**AIM OF THE TASK:** Every line from the first one to the line containing "# Millimetres, +Z" should be echoed exactly; leave out the rest.

**GIVEN MATERIAL:**
▼

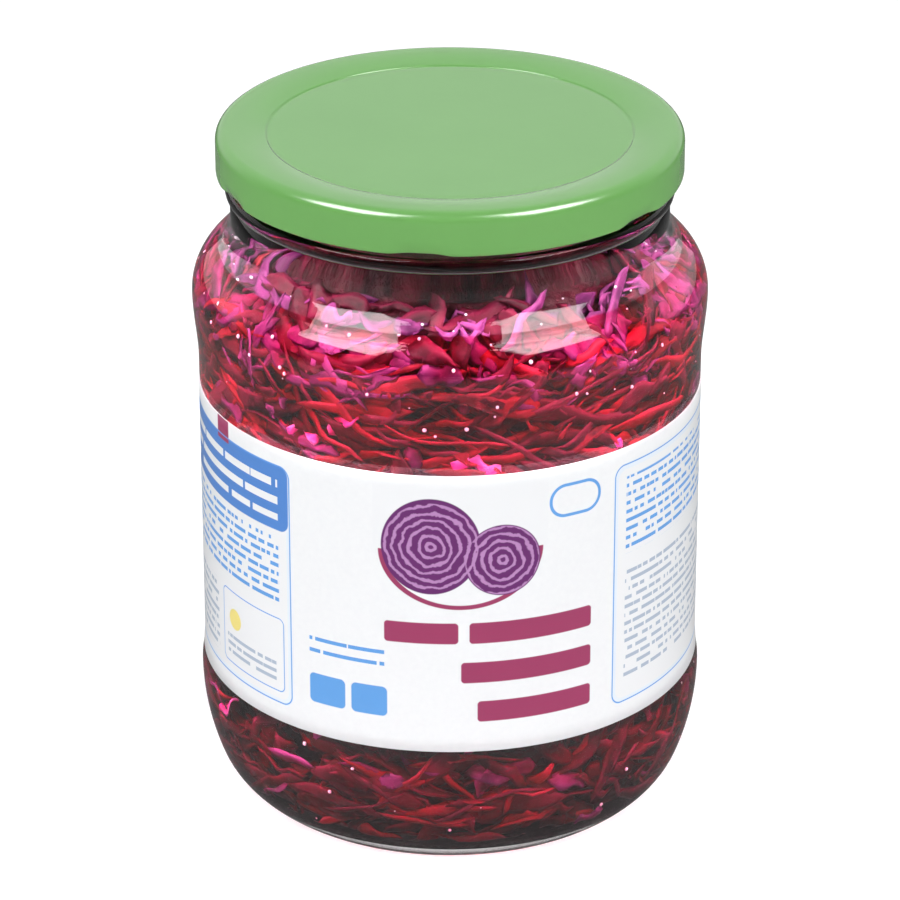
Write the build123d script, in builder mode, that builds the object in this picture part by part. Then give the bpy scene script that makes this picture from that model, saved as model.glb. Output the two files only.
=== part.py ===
from build123d import *
import os
from math import asin, cos, degrees, radians, sin, sqrt

# A shut glass jar of shredded red cabbage in brine: a blown jar with a full heel and shoulder,
# a straight panel for the wrap-round label, and a pressed tinplate twist-off lid.
# Millimetres, +Z up, origin at the middle of the base; the label's face looks along -Y.

# ---------------------------------------------------------------- driving dimensions
# Jar, outside
jar_height = 130.2  # base to the sealing rim
panel_radius = 46.65  # straight wall under the label
heel_swell = 0.7  # how far the heel stands proud of the panel
heel_swell_height = 23.9  # level of the heel's fullest ring
heel_radius = 45.0  # long curve below the fullest ring
heel_knee_height = 8.0  # where the long curve passes into the foot's curve
foot_curve_radius = 14.5  # tight curve down to the bearing ring
panel_bottom = 29.6  # level where the heel has run out into the panel
shoulder_swell = 0.95  # how far the shoulder stands proud of the panel
shoulder_lead = 13.0  # length over which the panel swells to the shoulder
shoulder_radius = 10.5  # convex curve over the top of the shoulder
shoulder_slope = 44.0  # degrees from upright at the steepest place
neck_curve_radius = 6.0  # hollow curve into the neck
neck_inset = 6.35  # panel radius less neck radius
neck_length = 16.0  # rim down to the end of the hollow curve

# Jar, finish under the lid
finish_inset = 0.4  # neck radius less the radius of the finish
bead_swell = 0.9  # how far the transfer bead stands proud of the neck
bead_height = 2.8
bead_drop = 8.5  # rim down to the top of the bead
rim_rounding = 0.6

# Jar, inside
wall_thickness = 2.4
base_thickness = 4.5
floor_rise = 1.6  # the floor inside is a little higher in the middle
floor_rounding = 6.0  # round corner between floor and wall
bearing_width = 3.2  # flat ring that the jar stands on
push_up = 3.0  # hollow of the base, at its middle

# Contents
headspace = 23.5  # rim down to the brine
mound_count = 11
mound_radius = 17.0  # roundness of each lump of cabbage
mound_rise = 4.2  # highest lump above the brine
lump_margin = 9.0  # middles of the outermost lumps in from the wall

# Label
label_thickness = 0.15
label_lap = 2.2  # label's lower edge below the start of the panel
label_top_margin = 4.1  # label's upper edge below the end of the panel

# Lid
lid_height = 8.2
lid_sheet = 0.5
lid_crown = 1.1  # sheet and seal together, above the glass rim
skirt_clearance = 2.35  # inside of the skirt clear of the finish
lid_edge_radius = 2.0
lid_ridge_width = 3.6  # flat top of the raised ring, inward from the edge curve
lid_slope_width = 3.8  # slope from the raised ring to the sunken panel
lid_panel_drop = 0.9
curl_radius = 0.7  # rolled lower edge
lug_count = 6
lug_start = -97.0  # degrees, direction of the first lug
lug_width = 9.5
lug_height = 1.5
lug_clearance = 0.45  # tip of the lug clear of the finish
lug_dent_depth = 0.85
lug_dent_height = 2.2
lug_dent_radius = 20.0
lug_dent_below = 6.0  # middle of the dent's ball below the lid's lower edge

# ---------------------------------------------------------------- dependent sizes
neck_radius = panel_radius - neck_inset
finish_radius = neck_radius - finish_inset
bore_radius = neck_radius - wall_thickness
heel_full_radius = panel_radius + heel_swell
shoulder_full_radius = panel_radius + shoulder_swell

slope = radians(shoulder_slope)
curve_inset = (shoulder_radius + neck_curve_radius) * (1 - cos(slope))
slope_length = (shoulder_full_radius - neck_radius - curve_inset) / sin(slope)
curve_rise = (shoulder_radius + neck_curve_radius) * sin(slope)
neck_bottom = jar_height - neck_length
shoulder_full_height = neck_bottom - curve_rise - slope_length * cos(slope)
panel_top = shoulder_full_height - shoulder_lead

knee = asin((heel_swell_height - heel_knee_height) / heel_radius)
heel_centre = (heel_full_radius - heel_radius, heel_swell_height)
foot_centre = (
    heel_centre[0] + (heel_radius - foot_curve_radius) * cos(knee),
    heel_centre[1] - (heel_radius - foot_curve_radius) * sin(knee),
)
shoulder_centre = (shoulder_full_radius - shoulder_radius, shoulder_full_height)
neck_centre = (neck_radius + neck_curve_radius, neck_bottom)

brine_level = jar_height - headspace
label_bottom = panel_bottom - label_lap
label_top = panel_top - label_top_margin

lid_top = jar_height + lid_crown
lid_bottom = lid_top - lid_height
skirt_inner_radius = finish_radius + skirt_clearance
lid_radius = skirt_inner_radius + lid_sheet
ridge_inner_radius = lid_radius - lid_edge_radius - lid_ridge_width
lid_panel_radius = ridge_inner_radius - lid_slope_width
lug_tip_radius = finish_radius + lug_clearance


def wall(inset, lowest):
    """Outline of the jar's wall from the level `lowest` to the neck, moved in by `inset`.
    Full curves lose the inset from their radius and hollow ones gain it.
    Returns the lowest and the highest point."""
    foot_end = asin((foot_centre[1] - lowest) / (foot_curve_radius - inset))
    foot = CenterArc(
        foot_centre, foot_curve_radius - inset, -degrees(foot_end), degrees(foot_end - knee)
    )
    heel = CenterArc(heel_centre, heel_radius - inset, -degrees(knee), degrees(knee))
    into_panel = Spline(
        heel @ 1, (panel_radius - inset, panel_bottom), tangents=[(0, 1), (0, 1)]
    )
    panel = Line(into_panel @ 1, (panel_radius - inset, panel_top))
    swell = Spline(
        panel @ 1,
        (shoulder_full_radius - inset, shoulder_full_height),
        tangents=[(0, 1), (0, 1)],
    )
    shoulder = CenterArc(shoulder_centre, shoulder_radius - inset, 0, shoulder_slope)
    neck = CenterArc(
        neck_centre, neck_curve_radius + inset, 180 + shoulder_slope, -shoulder_slope
    )
    Line(shoulder @ 1, neck @ 0)
    return foot @ 0, neck @ 1


def crown(edge_radius, edge_height, rise):
    """Low round arch from the axis out to a rim, `rise` higher in the middle."""
    arch_radius = (edge_radius**2 + rise**2) / (2 * rise)
    spread = degrees(asin(edge_radius / arch_radius))
    return CenterArc((0, edge_height + rise - arch_radius), arch_radius, 90, -spread)


# ---------------------------------------------------------------- outlines
# Solid outside of the jar, with its hollow base and its finish.
with BuildSketch(Plane.XZ) as outer_outline:
    with BuildLine():
        foot, neck = wall(0, 0)
        hollow = crown(foot.X - bearing_width, 0, push_up)
        Line(hollow @ 1, foot)
        bead_top = jar_height - bead_drop
        below_bead = Line(neck, (neck_radius, bead_top - bead_height))
        bead = ThreePointArc(
            below_bead @ 1,
            (neck_radius + bead_swell, bead_top - bead_height / 2),
            (finish_radius, bead_top),
        )
        finish = Line(bead @ 1, (finish_radius, jar_height))
        rim = Line(finish @ 1, (0, jar_height))
        Line(rim @ 1, hollow @ 0)
    make_face()
    outer_rim = outer_outline.vertices().group_by(Axis.Y)[-1].sort_by(Axis.X)[-1]
    fillet(outer_rim, rim_rounding)

# Space inside the jar, straight up through the bore.
with BuildSketch(Plane.XZ) as inner_outline:
    with BuildLine():
        corner, bore = wall(wall_thickness, base_thickness)
        floor = crown(corner.X, base_thickness, floor_rise)
        shaft = Line(bore, (bore_radius, jar_height))
        mouth = Line(shaft @ 1, (0, jar_height))
        Line(mouth @ 1, floor @ 0)
    make_face()
    inner_corner = inner_outline.vertices().group_by(Axis.Y)[0]
    fillet(inner_corner, floor_rounding)

# ---------------------------------------------------------------- glass jar
with BuildPart() as glass_jar:
    add(outer_outline.sketch)
    revolve(axis=Axis.Z)
    with BuildSketch(Plane.XZ):
        add(inner_outline.sketch_local)
    revolve(axis=Axis.Z, mode=Mode.SUBTRACT)
    bore_rim = glass_jar.edges().filter_by(GeomType.CIRCLE).group_by(Axis.Z)[-1]
    fillet(bore_rim.sort_by(SortBy.RADIUS)[0], rim_rounding)

# ---------------------------------------------------------------- cabbage in its brine
# The brine fills the jar to its level, and lumps of cabbage rise out of it unevenly.
golden_turn = 180 * (3 - sqrt(5))
lump_reach = bore_radius - lump_margin
with BuildPart() as contents:
    with BuildSketch(Plane.XZ) as filling:
        add(inner_outline.sketch_local)
        with Locations((0, brine_level)):
            Rectangle(
                2 * panel_radius, jar_height, align=(Align.CENTER, Align.MIN), mode=Mode.SUBTRACT
            )
    revolve(axis=Axis.Z)
    for lump in range(mound_count):
        out = lump_reach * sqrt((lump + 0.5) / mound_count)
        turn = radians(golden_turn * lump)
        rise = mound_rise * (0.65 + 0.35 * sin(2.3 * lump))
        with Locations((out * cos(turn), out * sin(turn), brine_level + rise - mound_radius)):
            Sphere(mound_radius)
    with BuildSketch(Plane.XZ):
        add(inner_outline.sketch_local)
    revolve(axis=Axis.Z, mode=Mode.INTERSECT)

# ---------------------------------------------------------------- label
with BuildPart() as label:
    with BuildSketch(Plane.XZ) as label_section:
        with Locations((label_thickness, 0)):
            add(outer_outline.sketch_local)
        add(outer_outline.sketch_local, mode=Mode.SUBTRACT)
        with Locations((neck_radius, label_bottom)):
            Rectangle(
                2 * neck_inset, label_top - label_bottom, align=Align.MIN, mode=Mode.INTERSECT
            )
    revolve(axis=Axis.Z)

# ---------------------------------------------------------------- lid
with BuildPart() as lid:
    with BuildSketch(Plane.XZ) as lid_section:
        with BuildLine():
            panel = Line((0, lid_top - lid_panel_drop), (lid_panel_radius, lid_top - lid_panel_drop))
            rise = Spline(panel @ 1, (ridge_inner_radius, lid_top), tangents=[(1, 0), (1, 0)])
            ridge = Line(rise @ 1, (lid_radius - lid_edge_radius, lid_top))
            edge = CenterArc(
                (lid_radius - lid_edge_radius, lid_top - lid_edge_radius), lid_edge_radius, 90, -90
            )
            skirt = Line(edge @ 1, (lid_radius, lid_bottom + curl_radius))
            curl = CenterArc(
                (lid_radius - curl_radius, lid_bottom + curl_radius), curl_radius, 0, -180
            )
            curl_top = Line(curl @ 1, (lid_radius - 2 * curl_radius, lid_bottom + 2 * curl_radius))
            ledge = Line(curl_top @ 1, (skirt_inner_radius, lid_bottom + 2 * curl_radius))
            inside = Line(ledge @ 1, (skirt_inner_radius, jar_height))
            seal = Line(inside @ 1, (ridge_inner_radius, jar_height))
            under_panel = lid_top - lid_panel_drop - lid_sheet
            under_rise = Spline(
                seal @ 1, (lid_panel_radius, under_panel), tangents=[(-1, 0), (-1, 0)]
            )
            under = Line(under_rise @ 1, (0, under_panel))
            Line(under @ 1, panel @ 0)
        make_face()
    revolve(axis=Axis.Z)
    dent_radius_at_edge = sqrt(lug_dent_radius**2 - (lug_dent_below + lug_dent_height) ** 2)
    with PolarLocations(0, lug_count, start_angle=lug_start):
        with Locations((lid_radius + dent_radius_at_edge, 0, lid_bottom - lug_dent_below)):
            Sphere(lug_dent_radius, mode=Mode.SUBTRACT)
        with Locations((lug_tip_radius, 0, lid_bottom)):
            Box(
                lid_radius - curl_radius - lug_tip_radius,
                lug_width,
                lug_height,
                align=(Align.MIN, Align.CENTER, Align.MIN),
            )

# ---------------------------------------------------------------- output
glass_jar.part.label = "glass_jar"
contents.part.label = "contents"
label.part.label = "label"
lid.part.label = "lid"

os.makedirs("parts", exist_ok=True)
export_step(glass_jar.part, "parts/glass_jar.step")
export_step(contents.part, "parts/contents.step")
export_step(label.part, "parts/label.step")
export_step(lid.part, "parts/lid.step")
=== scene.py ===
# %% [markdown]
# # A jar of fermented red cabbage
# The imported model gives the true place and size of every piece. This lesson dresses it: clear
# glass, a red brine that swallows light, cabbage shreds packed against the wall, a printed paper
# label and a lacquered lid. Everything below is worked out as surfaces of two parameters.

# %% Load the frame
import bmesh
import bpy
import numpy as np
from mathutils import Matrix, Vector


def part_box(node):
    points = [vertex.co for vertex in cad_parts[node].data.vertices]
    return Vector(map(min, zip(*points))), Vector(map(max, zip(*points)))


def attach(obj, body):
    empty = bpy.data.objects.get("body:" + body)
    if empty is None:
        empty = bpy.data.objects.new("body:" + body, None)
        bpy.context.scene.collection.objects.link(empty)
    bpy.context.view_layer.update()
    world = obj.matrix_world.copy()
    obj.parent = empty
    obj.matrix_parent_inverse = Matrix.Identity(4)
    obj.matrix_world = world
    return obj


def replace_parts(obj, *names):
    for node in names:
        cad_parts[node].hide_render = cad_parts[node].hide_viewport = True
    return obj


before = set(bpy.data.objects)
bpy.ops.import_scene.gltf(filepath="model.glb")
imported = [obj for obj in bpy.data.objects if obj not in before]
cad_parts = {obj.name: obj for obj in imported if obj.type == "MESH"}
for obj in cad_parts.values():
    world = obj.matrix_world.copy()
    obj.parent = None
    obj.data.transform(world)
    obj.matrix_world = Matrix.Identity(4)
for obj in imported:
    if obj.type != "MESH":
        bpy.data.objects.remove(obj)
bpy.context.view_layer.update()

MM = 0.001
jar_low, jar_high = (np.array(c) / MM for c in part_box("glass_jar"))
label_low, label_high = (np.array(c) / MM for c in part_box("label"))
lid_low, lid_high = (np.array(c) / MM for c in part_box("lid"))
filling_high = np.array(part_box("contents")[1]) / MM
print("jar", jar_low, jar_high, "label", label_low, label_high, "lid", lid_low, lid_high)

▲

**FINISHED EXERCISE:**
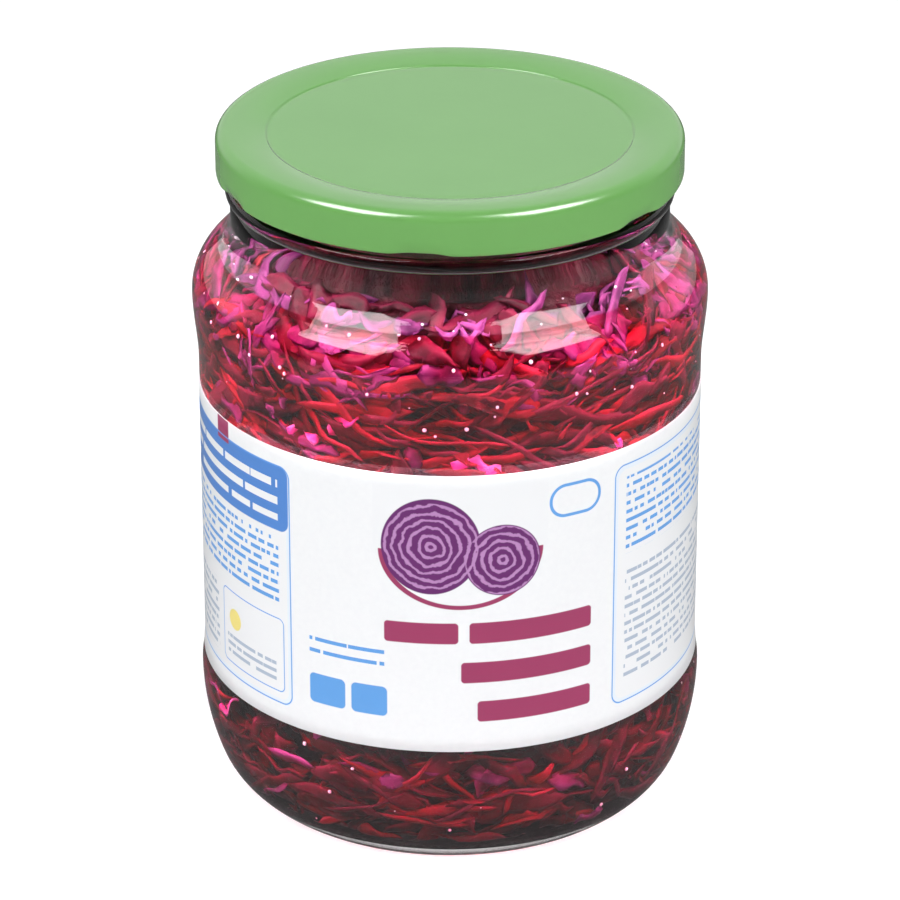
Write the build123d script, in builder mode, that builds the object in this picture part by part. Then give the bpy scene script that makes this picture from that model, saved as model.glb. Output the two files only.
=== part.py ===
from build123d import *
import os
from math import asin, cos, degrees, radians, sin, sqrt

# A shut glass jar of shredded red cabbage in brine: a blown jar with a full heel and shoulder,
# a straight panel for the wrap-round label, and a pressed tinplate twist-off lid.
# Millimetres, +Z up, origin at the middle of the base; the label's face looks along -Y.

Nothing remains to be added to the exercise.